(A run of records)

........

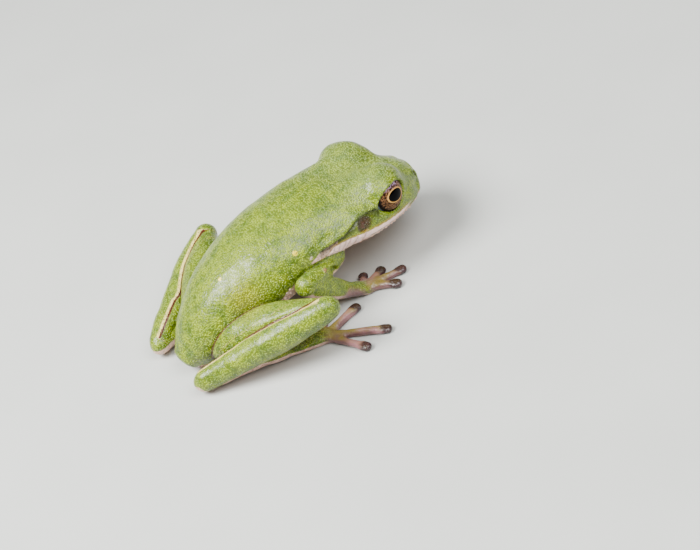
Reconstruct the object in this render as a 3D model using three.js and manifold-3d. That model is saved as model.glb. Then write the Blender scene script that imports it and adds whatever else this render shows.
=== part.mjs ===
// Life-size still model of a young American green tree frog (Dryophytes cinereus),
// sitting with its hind legs folded and its head and chest raised on its arms.
// Millimetres. +X runs forward, +Y to the frog's left and +Z up; it rests on Z = 0.
// The frog is laid out from the point of the floor under its vent, and the last
// group moves the middle of its length and breadth to the origin.

import * as THREE from "three";
import { mergeVertices } from "three/addons/utils/BufferGeometryUtils.js";
import Module from "manifold-3d";

const wasm = await Module();
wasm.setup();

// ---------------------------------------------------------------- driving sizes

const CENTRE_X = 23.2; // middle of the whole length, forward of the vent
const CENTRE_Y = 1.1; // middle of the whole breadth, left of the spine
const GAP = 0.3; // clearance between neighbouring solids

const VENT_HEIGHT = 2.9;
const TRUNK_LENGTH = 31.4; // vent to the nape
const TRUNK_RISE = 19.4; // degrees that the spine climbs forward
const HEAD_DIP = 14.3; // degrees that the head dips below level
const HEAD_TURN = 2.1; // degrees that the head turns to the left

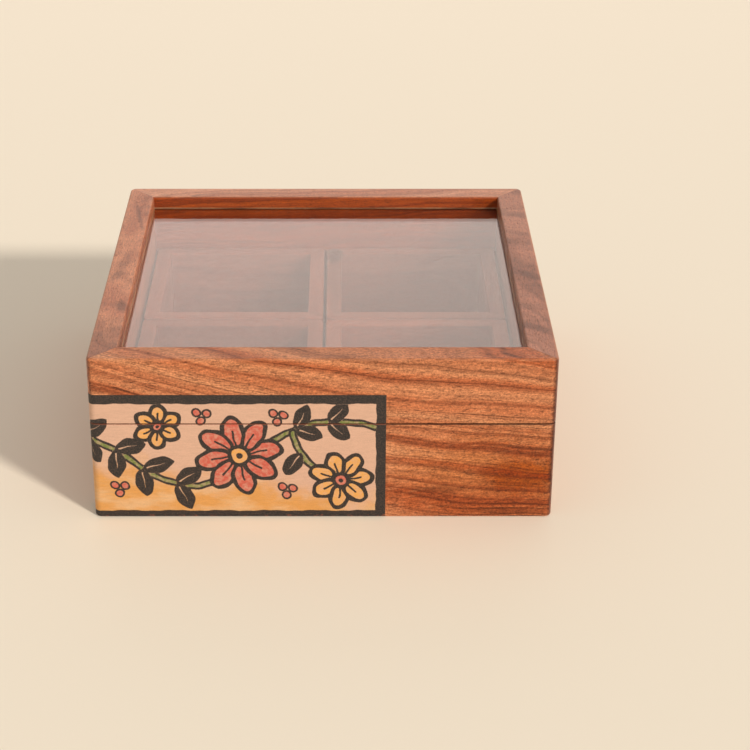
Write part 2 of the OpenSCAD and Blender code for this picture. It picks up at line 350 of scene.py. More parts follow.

........

#### [Given instruction]
Each line must be given again exactly as written above.

#### [Completed task]
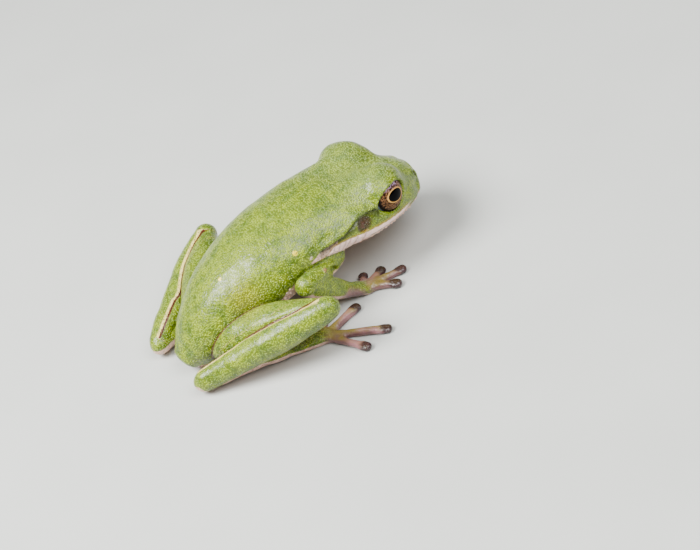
Reconstruct the object in this render as a 3D model using three.js and manifold-3d. That model is saved as model.glb. Then write the Blender scene script that imports it and adds whatever else this render shows.
=== part.mjs ===
// Life-size still model of a young American green tree frog (Dryophytes cinereus),
// sitting with its hind legs folded and its head and chest raised on its arms.
// Millimetres. +X runs forward, +Y to the frog's left and +Z up; it rests on Z = 0.
// The frog is laid out from the point of the floor under its vent, and the last
// group moves the middle of its length and breadth to the origin.

import * as THREE from "three";
import { mergeVertices } from "three/addons/utils/BufferGeometryUtils.js";
import Module from "manifold-3d";

const wasm = await Module();
wasm.setup();

// ---------------------------------------------------------------- driving sizes

const CENTRE_X = 23.2; // middle of the whole length, forward of the vent
const CENTRE_Y = 1.1; // middle of the whole breadth, left of the spine
const GAP = 0.3; // clearance between neighbouring solids

const VENT_HEIGHT = 2.9;
const TRUNK_LENGTH = 31.4; // vent to the nape
const TRUNK_RISE = 19.4; // degrees that the spine climbs forward
const HEAD_DIP = 14.3; // degrees that the head dips below level
const HEAD_TURN = 2.1; // degrees that the head turns to the left

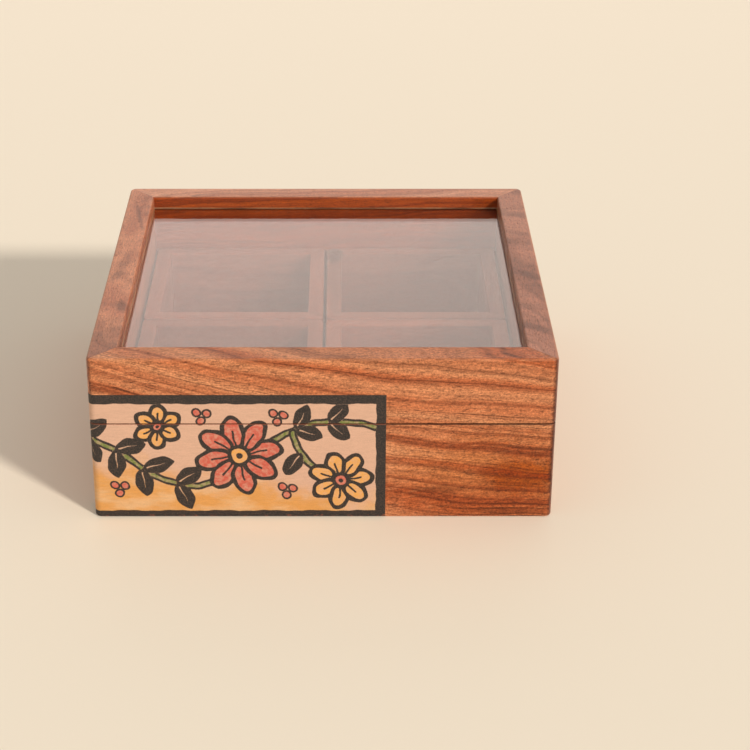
Write part 2 of the OpenSCAD and Blender code for this picture. It picks up at line 350 of scene.py. More parts follow.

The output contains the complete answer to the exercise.